### The exercise
Print exactly the part opening with the line containing "const group = new THREE.Group();" and closing with the line containing "obj.matrix_parent_inverse = Matrix.Identity(4)", with both of those lines included.

### Data segment
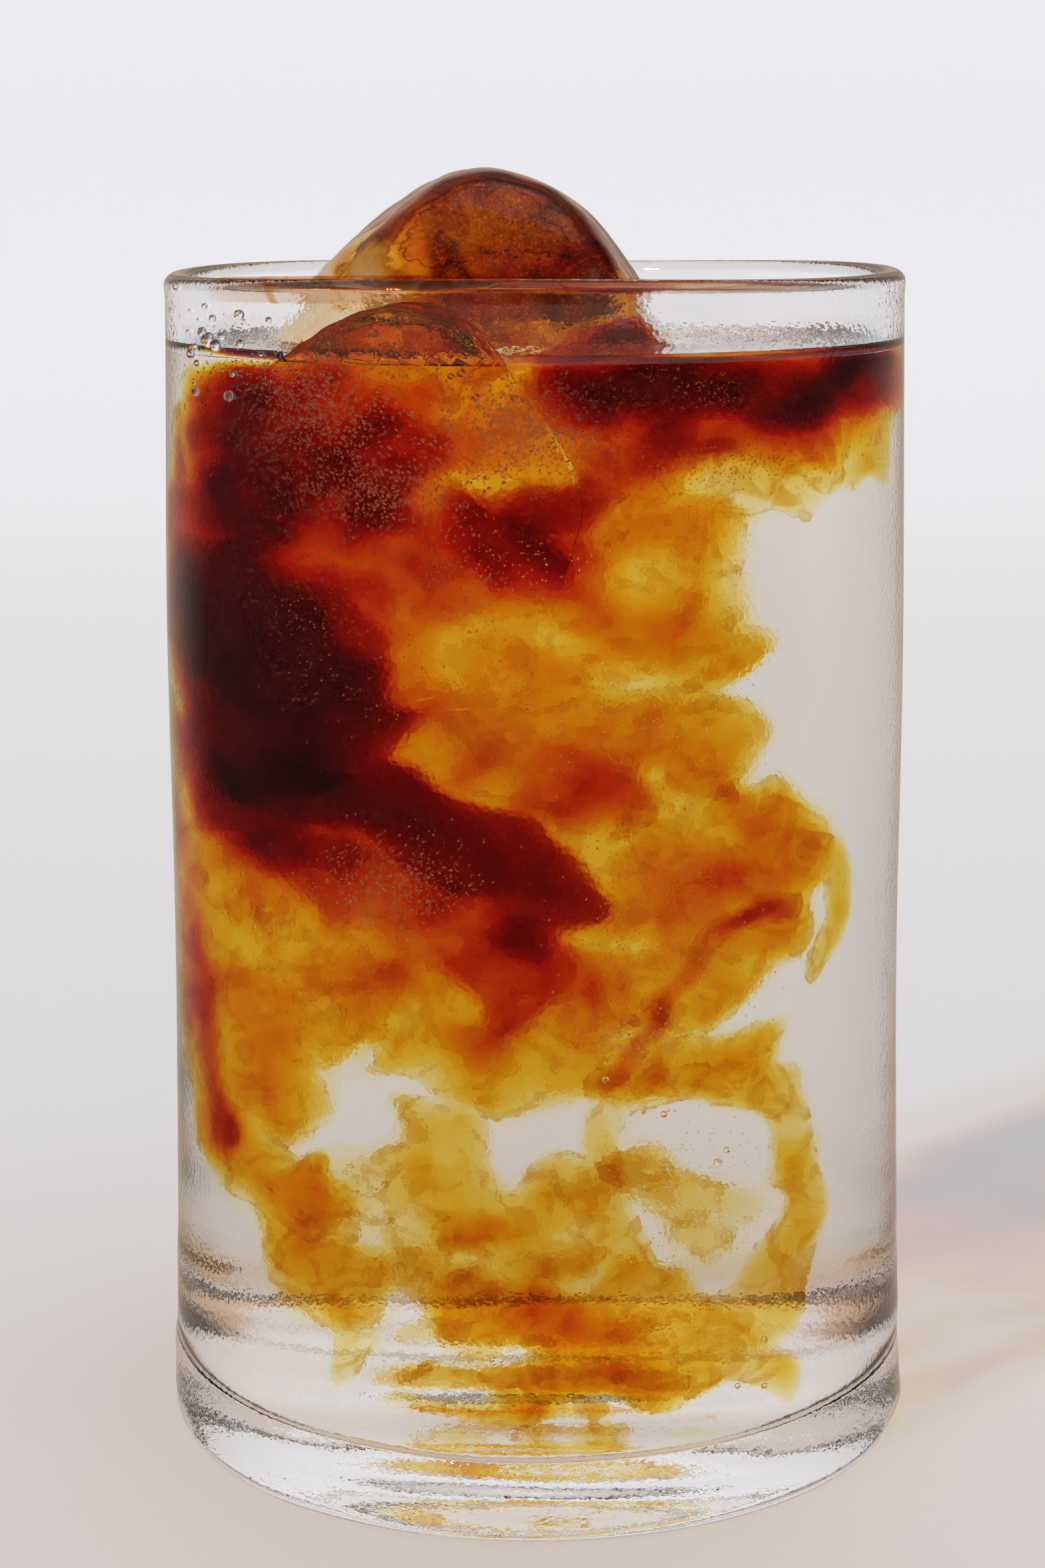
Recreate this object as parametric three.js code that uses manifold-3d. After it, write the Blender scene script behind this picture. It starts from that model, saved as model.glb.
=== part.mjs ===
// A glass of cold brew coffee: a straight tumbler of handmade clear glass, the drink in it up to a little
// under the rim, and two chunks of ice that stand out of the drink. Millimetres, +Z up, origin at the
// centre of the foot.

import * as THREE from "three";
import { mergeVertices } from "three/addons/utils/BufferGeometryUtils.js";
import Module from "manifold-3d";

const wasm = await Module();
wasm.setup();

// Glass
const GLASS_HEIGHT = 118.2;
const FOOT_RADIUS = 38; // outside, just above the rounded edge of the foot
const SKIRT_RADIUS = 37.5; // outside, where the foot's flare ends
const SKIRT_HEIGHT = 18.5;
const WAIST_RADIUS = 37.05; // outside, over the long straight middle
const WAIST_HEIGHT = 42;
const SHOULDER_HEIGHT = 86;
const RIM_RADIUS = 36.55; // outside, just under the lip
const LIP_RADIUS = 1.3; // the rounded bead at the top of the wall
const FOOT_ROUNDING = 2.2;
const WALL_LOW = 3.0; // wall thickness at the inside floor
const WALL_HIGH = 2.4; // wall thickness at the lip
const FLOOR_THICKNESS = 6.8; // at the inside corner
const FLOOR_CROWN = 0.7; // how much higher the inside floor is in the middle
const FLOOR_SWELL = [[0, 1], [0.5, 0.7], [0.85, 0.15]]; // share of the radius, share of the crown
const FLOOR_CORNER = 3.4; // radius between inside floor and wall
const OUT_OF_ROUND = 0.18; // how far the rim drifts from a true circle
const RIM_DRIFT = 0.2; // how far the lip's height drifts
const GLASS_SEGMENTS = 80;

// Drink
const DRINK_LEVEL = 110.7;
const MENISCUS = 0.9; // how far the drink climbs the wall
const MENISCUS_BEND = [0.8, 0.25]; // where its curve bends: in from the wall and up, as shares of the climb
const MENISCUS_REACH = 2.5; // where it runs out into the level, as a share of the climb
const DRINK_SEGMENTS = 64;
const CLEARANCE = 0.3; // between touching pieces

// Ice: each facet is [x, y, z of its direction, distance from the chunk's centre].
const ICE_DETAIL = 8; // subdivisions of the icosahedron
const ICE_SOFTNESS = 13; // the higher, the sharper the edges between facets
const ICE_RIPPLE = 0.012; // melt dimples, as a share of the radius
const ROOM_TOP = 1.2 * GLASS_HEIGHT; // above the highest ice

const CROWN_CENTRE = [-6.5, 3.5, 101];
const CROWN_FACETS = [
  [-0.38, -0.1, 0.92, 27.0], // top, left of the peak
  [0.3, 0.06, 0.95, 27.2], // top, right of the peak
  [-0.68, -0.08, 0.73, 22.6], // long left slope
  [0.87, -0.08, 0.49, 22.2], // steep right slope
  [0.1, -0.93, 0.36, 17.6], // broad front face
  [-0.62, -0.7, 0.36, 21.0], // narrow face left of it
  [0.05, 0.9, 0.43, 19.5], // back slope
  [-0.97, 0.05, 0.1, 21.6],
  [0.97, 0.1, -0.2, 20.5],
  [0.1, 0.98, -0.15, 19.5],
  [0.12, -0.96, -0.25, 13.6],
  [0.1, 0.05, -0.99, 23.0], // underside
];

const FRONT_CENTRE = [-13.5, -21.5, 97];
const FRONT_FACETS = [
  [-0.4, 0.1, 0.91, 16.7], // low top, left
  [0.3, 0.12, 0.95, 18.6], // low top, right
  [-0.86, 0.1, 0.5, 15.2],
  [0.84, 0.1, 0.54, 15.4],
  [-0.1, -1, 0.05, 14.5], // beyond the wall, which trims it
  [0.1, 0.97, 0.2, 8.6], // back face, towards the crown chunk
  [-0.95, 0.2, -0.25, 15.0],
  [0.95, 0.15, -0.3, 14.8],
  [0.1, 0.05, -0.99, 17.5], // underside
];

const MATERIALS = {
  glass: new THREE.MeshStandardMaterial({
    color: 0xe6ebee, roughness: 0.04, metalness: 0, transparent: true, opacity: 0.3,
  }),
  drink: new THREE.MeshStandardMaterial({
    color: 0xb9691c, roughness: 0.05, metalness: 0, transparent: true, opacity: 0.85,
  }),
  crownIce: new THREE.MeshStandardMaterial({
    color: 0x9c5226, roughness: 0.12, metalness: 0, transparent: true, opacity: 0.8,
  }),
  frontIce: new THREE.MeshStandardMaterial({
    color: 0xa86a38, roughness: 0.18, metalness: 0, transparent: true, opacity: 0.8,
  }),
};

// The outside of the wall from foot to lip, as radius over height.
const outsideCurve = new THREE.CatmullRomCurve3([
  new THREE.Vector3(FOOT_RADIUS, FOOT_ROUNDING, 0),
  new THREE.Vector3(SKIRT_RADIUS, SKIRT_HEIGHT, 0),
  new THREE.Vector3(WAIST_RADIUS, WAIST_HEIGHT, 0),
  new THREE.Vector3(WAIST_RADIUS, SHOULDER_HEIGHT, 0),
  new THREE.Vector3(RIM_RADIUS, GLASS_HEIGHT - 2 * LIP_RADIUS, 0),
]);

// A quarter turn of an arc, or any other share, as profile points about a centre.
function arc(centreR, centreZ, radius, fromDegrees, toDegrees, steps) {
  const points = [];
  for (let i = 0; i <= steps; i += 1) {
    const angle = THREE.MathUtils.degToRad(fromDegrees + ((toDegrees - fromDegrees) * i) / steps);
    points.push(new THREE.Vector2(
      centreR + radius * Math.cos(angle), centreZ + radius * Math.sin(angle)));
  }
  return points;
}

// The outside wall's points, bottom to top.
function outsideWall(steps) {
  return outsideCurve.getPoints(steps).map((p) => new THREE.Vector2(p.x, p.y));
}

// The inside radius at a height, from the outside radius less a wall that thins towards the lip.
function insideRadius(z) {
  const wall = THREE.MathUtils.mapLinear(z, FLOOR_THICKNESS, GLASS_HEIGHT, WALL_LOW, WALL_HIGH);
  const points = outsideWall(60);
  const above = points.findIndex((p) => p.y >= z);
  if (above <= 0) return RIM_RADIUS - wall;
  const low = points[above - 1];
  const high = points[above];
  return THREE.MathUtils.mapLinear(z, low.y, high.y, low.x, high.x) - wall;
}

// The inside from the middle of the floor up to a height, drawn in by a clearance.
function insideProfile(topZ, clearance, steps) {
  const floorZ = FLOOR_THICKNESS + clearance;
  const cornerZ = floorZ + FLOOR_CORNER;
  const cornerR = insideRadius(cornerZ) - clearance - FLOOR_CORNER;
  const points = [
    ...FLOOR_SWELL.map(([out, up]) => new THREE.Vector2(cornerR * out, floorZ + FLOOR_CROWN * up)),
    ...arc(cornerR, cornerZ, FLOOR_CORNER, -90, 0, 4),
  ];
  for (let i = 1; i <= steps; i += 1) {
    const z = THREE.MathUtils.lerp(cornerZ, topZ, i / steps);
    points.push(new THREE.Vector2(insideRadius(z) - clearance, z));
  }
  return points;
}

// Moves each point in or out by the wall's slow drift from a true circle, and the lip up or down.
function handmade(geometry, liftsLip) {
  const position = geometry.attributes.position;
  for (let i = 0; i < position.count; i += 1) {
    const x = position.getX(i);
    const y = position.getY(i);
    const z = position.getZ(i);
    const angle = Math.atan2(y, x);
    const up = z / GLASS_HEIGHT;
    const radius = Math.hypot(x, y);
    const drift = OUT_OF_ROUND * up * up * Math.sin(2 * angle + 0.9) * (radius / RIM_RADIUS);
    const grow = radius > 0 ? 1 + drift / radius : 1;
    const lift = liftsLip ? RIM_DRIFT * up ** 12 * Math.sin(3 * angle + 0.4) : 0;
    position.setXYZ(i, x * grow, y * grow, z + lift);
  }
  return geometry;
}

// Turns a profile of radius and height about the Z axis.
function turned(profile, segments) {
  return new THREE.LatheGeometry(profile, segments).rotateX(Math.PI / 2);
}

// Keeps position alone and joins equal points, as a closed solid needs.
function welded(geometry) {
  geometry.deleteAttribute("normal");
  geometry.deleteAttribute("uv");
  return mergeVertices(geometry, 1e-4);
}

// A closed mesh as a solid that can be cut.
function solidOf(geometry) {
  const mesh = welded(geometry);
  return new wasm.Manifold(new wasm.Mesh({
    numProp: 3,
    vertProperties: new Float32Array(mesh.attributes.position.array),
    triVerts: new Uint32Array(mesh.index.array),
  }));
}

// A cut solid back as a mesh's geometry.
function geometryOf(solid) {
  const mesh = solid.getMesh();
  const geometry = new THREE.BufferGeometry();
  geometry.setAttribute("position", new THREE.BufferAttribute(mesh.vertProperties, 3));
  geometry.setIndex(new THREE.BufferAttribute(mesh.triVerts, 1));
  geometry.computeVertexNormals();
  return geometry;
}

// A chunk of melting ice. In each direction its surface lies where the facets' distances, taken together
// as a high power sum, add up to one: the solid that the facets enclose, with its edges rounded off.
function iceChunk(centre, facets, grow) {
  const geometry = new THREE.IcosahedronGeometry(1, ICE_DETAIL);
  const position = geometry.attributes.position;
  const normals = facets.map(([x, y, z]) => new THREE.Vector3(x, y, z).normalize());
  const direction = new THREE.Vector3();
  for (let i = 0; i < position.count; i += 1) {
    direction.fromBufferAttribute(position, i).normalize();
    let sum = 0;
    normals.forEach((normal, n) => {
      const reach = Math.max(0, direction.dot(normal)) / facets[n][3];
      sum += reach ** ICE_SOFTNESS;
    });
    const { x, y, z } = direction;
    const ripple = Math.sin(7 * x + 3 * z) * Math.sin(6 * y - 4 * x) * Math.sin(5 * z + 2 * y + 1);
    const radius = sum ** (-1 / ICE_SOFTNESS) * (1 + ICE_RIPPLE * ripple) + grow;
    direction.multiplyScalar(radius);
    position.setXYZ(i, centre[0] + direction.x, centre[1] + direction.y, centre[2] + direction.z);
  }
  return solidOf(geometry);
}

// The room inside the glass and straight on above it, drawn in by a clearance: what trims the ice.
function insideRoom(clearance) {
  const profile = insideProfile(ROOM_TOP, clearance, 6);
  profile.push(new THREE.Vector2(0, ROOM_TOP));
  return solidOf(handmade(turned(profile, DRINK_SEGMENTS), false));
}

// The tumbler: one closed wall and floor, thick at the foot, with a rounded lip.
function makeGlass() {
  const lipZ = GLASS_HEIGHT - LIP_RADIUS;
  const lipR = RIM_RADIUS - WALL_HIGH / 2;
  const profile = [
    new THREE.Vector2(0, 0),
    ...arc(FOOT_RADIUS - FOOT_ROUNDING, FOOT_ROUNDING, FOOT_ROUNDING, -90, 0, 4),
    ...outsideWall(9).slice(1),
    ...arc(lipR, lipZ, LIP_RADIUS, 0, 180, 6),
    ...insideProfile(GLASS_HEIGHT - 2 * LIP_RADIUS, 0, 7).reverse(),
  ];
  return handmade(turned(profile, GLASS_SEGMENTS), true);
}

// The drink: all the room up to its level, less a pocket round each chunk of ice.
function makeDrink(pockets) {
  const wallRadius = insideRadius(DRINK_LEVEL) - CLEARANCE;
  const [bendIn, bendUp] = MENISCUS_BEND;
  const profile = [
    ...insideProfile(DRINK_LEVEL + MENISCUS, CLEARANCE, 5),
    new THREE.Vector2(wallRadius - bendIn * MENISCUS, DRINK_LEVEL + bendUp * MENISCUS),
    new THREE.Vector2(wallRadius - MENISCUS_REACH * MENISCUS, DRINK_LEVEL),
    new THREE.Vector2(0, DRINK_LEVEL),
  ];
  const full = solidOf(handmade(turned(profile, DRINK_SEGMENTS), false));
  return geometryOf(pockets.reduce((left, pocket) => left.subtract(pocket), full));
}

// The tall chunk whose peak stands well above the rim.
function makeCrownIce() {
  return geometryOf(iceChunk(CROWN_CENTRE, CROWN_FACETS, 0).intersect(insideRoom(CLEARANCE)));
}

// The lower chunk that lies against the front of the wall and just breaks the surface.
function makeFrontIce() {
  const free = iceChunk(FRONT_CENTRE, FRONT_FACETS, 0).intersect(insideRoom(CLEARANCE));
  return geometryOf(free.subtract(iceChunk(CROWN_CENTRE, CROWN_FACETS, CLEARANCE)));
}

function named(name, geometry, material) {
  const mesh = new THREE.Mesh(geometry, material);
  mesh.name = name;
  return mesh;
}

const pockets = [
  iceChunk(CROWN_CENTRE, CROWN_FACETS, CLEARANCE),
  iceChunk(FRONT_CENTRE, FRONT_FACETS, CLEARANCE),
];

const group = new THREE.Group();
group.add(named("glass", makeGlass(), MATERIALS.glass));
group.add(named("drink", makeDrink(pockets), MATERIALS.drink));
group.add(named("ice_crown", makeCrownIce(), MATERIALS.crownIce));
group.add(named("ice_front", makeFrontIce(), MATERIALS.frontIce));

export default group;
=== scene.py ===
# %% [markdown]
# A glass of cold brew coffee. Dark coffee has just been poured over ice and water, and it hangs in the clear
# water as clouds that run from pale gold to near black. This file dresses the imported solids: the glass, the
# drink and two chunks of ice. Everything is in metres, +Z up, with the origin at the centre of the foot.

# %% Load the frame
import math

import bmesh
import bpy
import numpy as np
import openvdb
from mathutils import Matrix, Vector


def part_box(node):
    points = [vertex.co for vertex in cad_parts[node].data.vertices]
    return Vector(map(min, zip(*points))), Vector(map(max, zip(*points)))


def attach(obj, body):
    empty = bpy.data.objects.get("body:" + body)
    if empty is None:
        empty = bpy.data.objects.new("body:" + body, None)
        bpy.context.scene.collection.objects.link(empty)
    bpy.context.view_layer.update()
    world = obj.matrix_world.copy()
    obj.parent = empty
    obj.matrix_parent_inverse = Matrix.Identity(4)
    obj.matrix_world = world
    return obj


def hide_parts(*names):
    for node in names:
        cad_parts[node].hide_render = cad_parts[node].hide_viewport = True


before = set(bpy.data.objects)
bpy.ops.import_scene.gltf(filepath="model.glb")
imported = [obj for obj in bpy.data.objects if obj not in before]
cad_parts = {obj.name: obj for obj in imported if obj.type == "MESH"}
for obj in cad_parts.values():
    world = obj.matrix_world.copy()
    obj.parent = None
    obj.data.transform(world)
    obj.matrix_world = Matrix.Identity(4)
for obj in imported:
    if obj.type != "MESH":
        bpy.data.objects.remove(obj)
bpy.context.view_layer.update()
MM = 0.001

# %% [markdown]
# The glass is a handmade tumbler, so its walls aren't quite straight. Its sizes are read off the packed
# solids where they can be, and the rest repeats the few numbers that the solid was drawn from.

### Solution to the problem
const group = new THREE.Group();
group.add(named("glass", makeGlass(), MATERIALS.glass));
group.add(named("drink", makeDrink(pockets), MATERIALS.drink));
group.add(named("ice_crown", makeCrownIce(), MATERIALS.crownIce));
group.add(named("ice_front", makeFrontIce(), MATERIALS.frontIce));

export default group;
=== scene.py ===
# %% [markdown]
# A glass of cold brew coffee. Dark coffee has just been poured over ice and water, and it hangs in the clear
# water as clouds that run from pale gold to near black. This file dresses the imported solids: the glass, the
# drink and two chunks of ice. Everything is in metres, +Z up, with the origin at the centre of the foot.

# %% Load the frame
import math

import bmesh
import bpy
import numpy as np
import openvdb
from mathutils import Matrix, Vector


def part_box(node):
    points = [vertex.co for vertex in cad_parts[node].data.vertices]
    return Vector(map(min, zip(*points))), Vector(map(max, zip(*points)))


def attach(obj, body):
    empty = bpy.data.objects.get("body:" + body)
    if empty is None:
        empty = bpy.data.objects.new("body:" + body, None)
        bpy.context.scene.collection.objects.link(empty)
    bpy.context.view_layer.update()
    world = obj.matrix_world.copy()
    obj.parent = empty
    obj.matrix_parent_inverse = Matrix.Identity(4)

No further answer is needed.